There are really too many good options to list but I’ll somehow narrow my top 3. Royal Tokaji Blue Label 5 Puttonyos is the classic and for good reason. A sweet, decadent heaven. Inniskillin 'Gold' Vidal Icewine is certainly more pricy but after a trip to Canada this year, and a tasting of this, I can thoroughly recommend it for special occasions, like, say Christmas. Probably the first dessert wine I ever tried was Samos Vin Doux from Greece and it is still good to me. And also a much more agreeable price!
Sherries range from sweet to bone dry and everything in between so you certainly have a range here. On the sweet side, whilst a little “safe”, the Harvey’s Bristol Cream is actually rather tasty. If you want a genuine bargain in the wine world then the Gonzalez Byass Noe 30 Year old Sherry is sweetness refined to an art.
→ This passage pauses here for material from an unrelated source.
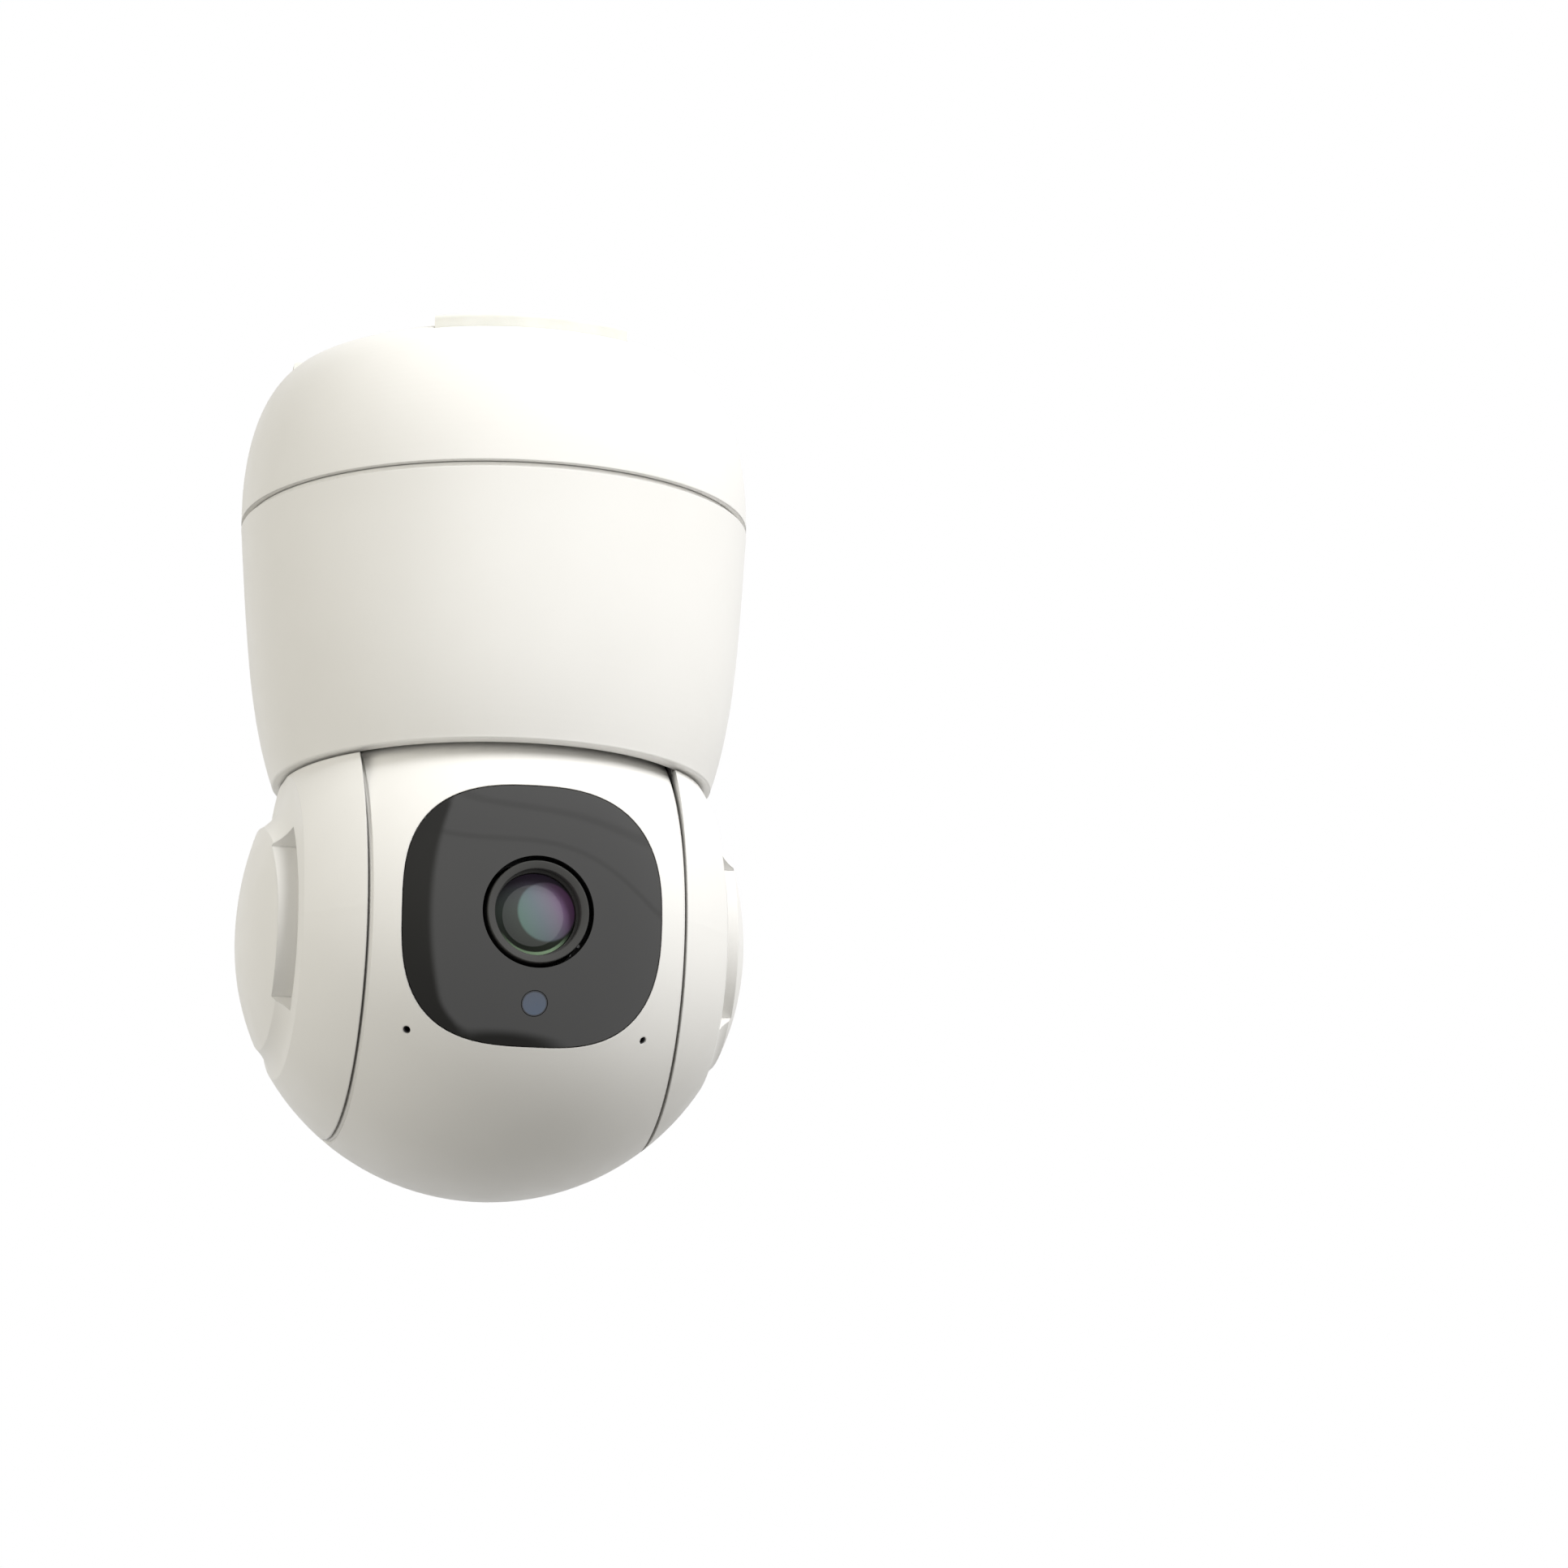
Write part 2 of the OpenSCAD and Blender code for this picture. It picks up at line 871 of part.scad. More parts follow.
// ring about the tilt axis; angle 0 faces the lens side
module tilt_arc(r0, r1, x0, x1, span) {
    rotate([180 - span / 2, 0, 0])
        rotate([0, 90, 0])
            rotate([0, 0, 90])
                rotate_extrude(angle = span)
                    translate([r0, x0])
                        square([r1 - r0, x1 - x0]);
}

module cover() {
    at_head()
        difference() {
            union() {
                difference() {
                    cover_solid();
                    cover_hollow();
                }
                intersection() {
                    cover_solid();
                    tilt_arc(slot_in - slot_wall, slot_out + slot_wall, slot_floor_x - slot_wall, 40,
                             slot_span + 12);
                }
                for (s = [-1, 1])
                    intersection() {
                        cover_solid();
                        along_x()
                            translate([0, s * cover_boss_at, arm_x1 + 0.02])
                                cylinder(r = cover_boss_r, h = 20);
                    }
            }
            // shallow groove round the raised disc
            along_x()
                rotate_extrude()
                    translate([(head_r + groove_out) * sin(groove_angle),
                               (head_r + groove_out) * cos(groove_angle)])
                        circle(r = groove_r);
            tilt_arc(slot_in, slot_out, slot_floor_x, 45, slot_span);
            // room for the arm inside the tongue
            translate([side_seam - 1, -arm_half - 0.3, rim_above_head - 2])
                cube([arm_x1 - side_seam + 1.4, 2 * arm_half + 0.6, 6]);
            for (s = [-1, 1])
                along_x()
                    translate([0, s * cover_boss_at, arm_x1 - 1])
                        cylinder(r = cover_screw_r, h = 7);
        }
}

module right_cover() {
    color(white)
        cover();
}

module left_cover() {
    color(white)
        mirror([1, 0, 0])
            cover();
}

module cover_screws() {
    color(steel)
    at_head()
        for (side = [0, 1], s = [-1, 1])
            mirror([side, 0, 0])
                translate([arm_x0 + 1.18, 0, s * 10.6])
                    rotate([0, -90, 0])
                        small_screw(0.8, 6.6, 1.9, 1);
}

// lead bundle: from the main board down a channel in the left arm, then along the tilt axis
cable_r = 1.1;
lead_y = 5.2;
lead_arm_x = -(arm_x0 + arm_t / 2);
lead_out_x = -(arm_x1 + 2.9);
lead_end_x = -14;
lead_route = [[-21, lead_y, board_z + 2.2], [lead_arm_x, lead_y, board_z + 2.2],
              [lead_arm_x, lead_y, head_z + 20],
              [lead_out_x, lead_y, head_z + 14], [lead_out_x, lead_y, head_z + 4], [lead_out_x, 0, head_z]];

// a round bar between two points
module bar(p, q, r) {
    d = q - p;
    translate(p)
        rotate([0, acos(d[2] / norm(d)), atan2(d[1], d[0])])
            cylinder(r = r, h = norm(d));
}

module head_cable() {
    color(black) {
        for (i = [1:len(lead_route) - 1]) {
            bar(lead_route[i - 1], lead_route[i], cable_r);
            translate(lead_route[i])
                sphere(r = cable_r + 0.08);
        }
        translate([lead_out_x, 0, head_z])
            rotate([0, 90, 0])
                cylinder(r = cable_r, h = lead_end_x - lead_out_x);
    }
}

// ---- head ----

edge_cut = 0.35;        // bevel on the edges at the side seams

// the ball between its two side seams, with bevelled edges
module head_outer() {
    rim_at = sqrt(pow(head_r, 2) - pow(head_half, 2));
    along_x()
        rotate_extrude($fn = 160)
            difference() {
                intersection() {
                    circle(r = head_r, $fn = 160);
                    translate([0, -head_half])
                        square([head_r, 2 * head_half]);
                }
                for (s = [-1, 1])
                    translate([rim_at, s * head_half])
                        rotate(20 * s)
                            square(2 * edge_cut, center = true);
            }
}

module head_cavity() {
    intersection() {
        sphere(r = head_r - wall, $fn = 160);
        translate([-wall_x, -60, -60])
            cube([2 * wall_x, 120, 120]);
    }
}

function squircle(half, steps) = [for (i = [0:steps - 1])
    let (t = 360 * i / steps)
    [half * sign(cos(t)) * pow(abs(cos(t)), 2 / window_power),
     half * sign(sin(t)) * pow(abs(sin(t)), 2 / window_power)]];

module window_prism(grow) {
    forwards()
        translate([0, 0, 20])
            linear_extrude(25)
                polygon(squircle(window_w / 2 + grow, 80));
}

module trunnion_bosses() {
    for (side = [0, 1])
        mirror([side, 0, 0])
            along_x()
                translate([0, 0, wall_x - 0.8])
                    cylinder(r = 9.2, h = side_wall + 0.8 - 0.1);
}

module mic_axis(s) {
    angle_side = atan2(s * mic_side, sqrt(pow(head_r, 2) - pow(mic_side, 2) - pow(mic_down, 2)));
    angle_down = asin(mic_down / head_r);
    rotate([0, 0, angle_side])
        rotate([90 + angle_down, 0, 0])
            children();
}

module head_front_shell() {
    color(white)
    in_head()
        difference() {
            union() {
                difference() {
                    head_outer();
                    head_cavity();
                }
                trunnion_bosses();
                intersection() {
                    window_prism(2);
                    difference() {
                        sphere(r = head_r - wall + 0.2, $fn = 160);
                        sphere(r = head_r - wall - 1.2, $fn = 160);
                    }
                }
            }
            translate([-60, split_y, -60])
                cube([120, 60, 120]);
            intersection() {
                window_prism(window_gap);
                difference() {
                    sphere(r = head_r + 5, $fn = 96);
                    sphere(r = head_r - window_out - window_t - 0.1, $fn = 160);
                }
            }
            window_prism(-1.6);
            along_x()
                translate([0, 0, -60])
                    cylinder(r = 7.62, h = 120);
            for (s = [-1, 1])
                mic_axis(s) {
                    translate([0, 0, 30])
                        cylinder(r = mic_hole_r, h = 12, $fn = 32);
                    translate([0, 0, 30])
                        cylinder(r = 2.35, h = head_r - wall - 30.3);
                }
        }
}

module head_rear_shell() {
    color(white)
    in_head() {
        difference() {
            head_outer();
            head_cavity();
            translate([-60, split_y + eps - 120, -60])
                cube([120, 120, 120]);
        }
        // the lip that clips into the front shell
        difference() {
            intersection() {
                sphere(r = head_r - wall + 0.1, $fn = 160);
                translate([-wall_x + 0.1, split_y - 3, -60])
                    cube([2 * wall_x - 0.2, 3.2, 120]);
            }
            sphere(r = head_r - wall - 1.2, $fn = 160);
            difference() {
                sphere(r = head_r, $fn = 96);
                sphere(r = head_r - wall - 0.1, $fn = 160);
                translate([-60, split_y + eps, -60])
                    cube(120);
            }
        }
    }
}

module tilt_bushes() {
    color(gear_white)
    in_head()
        for (side = [0, 1])
            mirror([side, 0, 0])
                along_x()
                    difference() {
                        union() {
                            translate([0, 0, wall_x - 0.8])
                                cylinder(r = 7.6, h = side_wall + 0.8);
                            translate([0, 0, head_half + 0.02])
                                cylinder(r = 9.2, h = 0.7);
                            translate([0, 0, head_half - 0.2])
                                cylinder(r = 7.6, h = 0.4);
                        }
                        cylinder(r = trunnion_r + fit, h = 60);
                    }
}

module sensor_dot_axis() {
    rotate([90 + sensor_dot_angle, 0, 0])
        children();
}

module front_window() {
    color(window_grey)
    in_head()
        difference() {
            intersection() {
                sphere(r = head_r - window_out, $fn = 160);
                window_prism(0);
            }
            sphere(r = head_r - window_out - window_t, $fn = 160);
            forwards()
                cylinder(r = lens_opening_d / 2, h = 60);
            sensor_dot_axis()
                cylinder(r = sensor_dot_r + 0.1, h = 60);
        }
}

module lens_bezel() {
    color(black)
    in_head()
        forwards()
            rotate_extrude()
                polygon([[bezel_in, bezel_back], [bezel_out, bezel_back], [bezel_out, bezel_front - 0.25],
                         [bezel_out - 0.25, bezel_front], [bezel_out - 0.45, bezel_front],
                         [bezel_throat, bezel_front - 1.25], [bezel_throat, bezel_front - 2.25],
                         [bezel_in, bezel_front - 2.45]]);
}

module lens_barrel() {
    color("#1c1c1e")
    in_head()
        forwards()
            difference() {
                union() {
                    translate([0, 0, 17.02])
                        cylinder(r = barrel_rear_r, h = 12);
                    translate([0, 0, 25])
                        cylinder(r = barrel_r, h = 11.4);
                }
                translate([0, 0, 33.8])
                    cylinder(r = 6.3, h = 5);
                translate([0, 0, 16])
                    cylinder(r = 3.2, h = 22);
            }
}

module lens_glass() {
    color("#5a6e78", 0.6)
    in_head()
        forwards()
            intersection() {
                translate([0, 0, 33.82])
                    cylinder(r = element_r, h = 4);
                translate([0, 0, element_centre])
                    sphere(r = element_curve, $fn = 128);
            }
}

module lens_holder() {
    color(black)
    in_head()
        forwards()
            difference() {
                translate([-9, -8, 11.02])
                    cube([18, 16, 6]);
                translate([0, 0, 10])
                    cylinder(r = 3.4, h = 8);
                translate([-8.2, -4.2, 12.8])
                    cube([18.2, 8.4, 1.6]);
                translate([-3.4, -3, 10])
                    cube([6.8, 6, 2.2]);
            }
}

module ir_cut_filter() {
    color("#7fb0a8")
    in_head()
        forwards()
            translate([-7.6, -4, 13])
                cube([11, 8, 1.2]);
}

module sensor_board() {
    color(board_green)
    in_head()
        forwards()
            difference() {
                union() {
                    translate([0, 0, 9.8])
                        linear_extrude(board_t)
                            rounded_rect(31, 34, 3);
                    translate([-13, -13, 7])
                        cube([10, 6, 2.9]);
                    translate([lead_end_x + 0.03, -3, -1.6])
                        cube([3.5, 6, 11.5]);
                }
                for (x = [-1, 1], y = [-1, 1])
                    translate([x * 12.8, y * 14, 5])
                        cylinder(r = 1.2, h = 10);
            }
}

module image_sensor() {
    color("#2a3350")
    in_head()
        forwards()
            translate([-3, -2.6, 11.02])
                cube([6, 5.2, 0.9]);
}

ir_ring = 13.4;
module ir_board() {
    color("#182018")
    in_head()
        forwards()
            translate([0, 0, 29.6])
                difference() {
                    cylinder(r = 18.6, h = board_t);
                    translate([0, 0, -1])
                        cylinder(r = 8.4, h = 4);
                }
}

module ir_leds() {
    color("#b9b3c6")
    in_head()
        forwards()
            for (a = [0:60:300])
                rotate([0, 0, a])
                    translate([ir_ring, 0, 29.6 + board_t + 0.02]) {
                        translate([-1.7, -1.7, 0])
                            cube([3.4, 3.4, 0.8]);
                        translate([0, 0, 0.7])
                            cylinder(r = 1.3, h = 0.9);
                    }
}

module light_pipe() {
    color("#5f6d82")
    in_head()
        sensor_dot_axis()
            intersection() {
                translate([0, 0, 33.9])
                    cylinder(r = sensor_dot_r, h = 10);
                rotate([-sensor_dot_angle, 0, 0])
                    sphere(r = head_r - window_out - 0.05, $fn = 128);
            }
}

module microphones() {
    color(black)
    in_head()
        for (s = [-1, 1])
            mic_axis(s)
                translate([0, 0, head_r - wall - 2.2])
                    difference() {
                        cylinder(r = 2.2, h = 1.8);
                        translate([0, 0, 1.2])
                            cylinder(r = 0.6, h = 1);
                    }
}

// tilt motor, its bracket and its pinion sit behind and above the tilt axis
motor_dir = 45;
module at_tilt_motor() {
    in_head()
        along_x()
            translate([tilt_reach * cos(motor_dir), tilt_reach * sin(motor_dir), 0])
                children();
}

bracket_x = 14.5;
module motor_bracket() {
    color(inner_white)
    in_head()
        along_x()
            difference() {
                union() {
                    translate([tilt_reach * cos(motor_dir), tilt_reach * sin(motor_dir), bracket_x]) {
                        cylinder(r = 9, h = 1.4);
                        translate([0, 0, 0.7])
                            rotate([0, 0, motor_dir + 90])
                                cube([31, 7, 1.4], center = true);
                        rotate([0, 0, motor_dir + 90])
                            for (s = [-1, 1])
                                translate([s * 15.5, 0, 0])
                                    cylinder(r = 3.5, h = 1.4);
                    }
                    rotate([0, 0, motor_dir + 90])
                        translate([15.5, -tilt_reach, bracket_x])
                            cylinder(r = 2.6, h = wall_x - bracket_x - 0.02);
                }
                translate([tilt_reach * cos(motor_dir), tilt_reach * sin(motor_dir), bracket_x - 1]) {
                    cylinder(r = 5.8, h = 5);
                    rotate([0, 0, motor_dir + 90])
                        for (s = [-1, 1])
                            translate([s * 15.5, 0, 0])
                                cylinder(r = 1.2, h = 4);
                }
            }
}

module tilt_motor() {
    color(steel)
    at_tilt_motor()
        translate([0, 0, bracket_x - 0.02])
            motor(motor_dir + 90);
}

module tilt_pinion() {
    color(gear_white)
    at_tilt_motor() {
        translate([0, 0, gear_x0 - 0.3])
            linear_extrude(gear_t + 0.6)
                gear_outline(pinion_teeth);
        translate([0, 0, bracket_x - 3.5])
            cylinder(r = 0.95, h = 6);
    }
}

// ---- what is drawn ----

mounting_plate();
base_cap();
bayonet_cup();
foot_pads();
pivot_bush();
pivot_washer();
pan_gear();
power_board();
power_socket();
body_shell();
chassis();
chassis_screws();
pivot_screw();
pan_motor();
pan_pinion();
main_board();
heatsink();
speaker();
wifi_antenna();
trunnion_left();
trunnion_right();
tilt_gear();
left_cover();
right_cover();
cover_screws();
head_cable();
head_front_shell();
head_rear_shell();
tilt_bushes();
front_window();
lens_bezel();
lens_barrel();
lens_glass();
lens_holder();
ir_cut_filter();
sensor_board();
image_sensor();
ir_board();
ir_leds();
light_pipe();
microphones();
motor_bracket();
tilt_motor();
tilt_pinion();
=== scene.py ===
"""Pan-and-tilt camera under its ceiling plate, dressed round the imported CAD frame."""
import json
import math

import bmesh
import bpy
from mathutils import Matrix, Vector


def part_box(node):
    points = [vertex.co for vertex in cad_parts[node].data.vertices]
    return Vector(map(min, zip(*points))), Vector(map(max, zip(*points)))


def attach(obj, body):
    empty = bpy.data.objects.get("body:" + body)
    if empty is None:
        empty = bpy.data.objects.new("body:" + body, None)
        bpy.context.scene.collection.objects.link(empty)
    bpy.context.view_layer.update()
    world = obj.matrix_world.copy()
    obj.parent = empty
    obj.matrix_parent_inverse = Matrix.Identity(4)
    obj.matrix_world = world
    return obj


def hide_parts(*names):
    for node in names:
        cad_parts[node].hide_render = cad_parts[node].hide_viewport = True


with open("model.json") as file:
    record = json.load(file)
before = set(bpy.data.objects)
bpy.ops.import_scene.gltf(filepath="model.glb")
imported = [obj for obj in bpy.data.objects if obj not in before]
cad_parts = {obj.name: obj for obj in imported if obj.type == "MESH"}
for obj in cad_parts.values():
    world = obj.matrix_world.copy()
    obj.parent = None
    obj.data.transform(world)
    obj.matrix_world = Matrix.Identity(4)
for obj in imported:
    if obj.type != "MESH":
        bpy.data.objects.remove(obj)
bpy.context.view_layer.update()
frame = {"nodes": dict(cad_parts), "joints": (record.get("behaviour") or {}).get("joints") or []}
NODES = frame["nodes"]
MM = 0.001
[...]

And given the age and incredible flavour it’s a wonder it is below £30. Really really cannot recommend the value of this enough. For the dry lovers, Tio Pepe is a great choice with bruised apple and yeasty flavours all hanging onto a strong citrus thread. Another dry-ish style I love is Oloroso with great nutty flavours and a rich palate. Try the Lustau E. India Solera Rich Oloroso
You might have been expecting Baileys to come up at some point and so here it is. Got to have some sort of sweet chocolatey cream before bed on Christmas day. If you want to elevate your choice of cream liqueur, then the Cotswolds Cream is a big step up in quality and flavour. The only other thing really missing now is whisky. I had a fantastic Finnish Whisky recently in my Master of Malt Advent Calendar: The Kyrö Malt Rye does what it says on the tin. It’s like a freshly baked rye bread topped with sea salt. Truly fantastic and a little unique too. The Glenfiddich 15 Year Old Solera Whisky was also in the calendar and that had a honeyed nose with light fudge and citrus notes. Another great Whisky in a more traditional sense.
So, that’s it. Your shopping list sorted to get you through the day in style. Make the most of this Xmas and enjoy it with some great tipples to match the occasion.
P.S. A couple of beers might not go amiss for some in the family!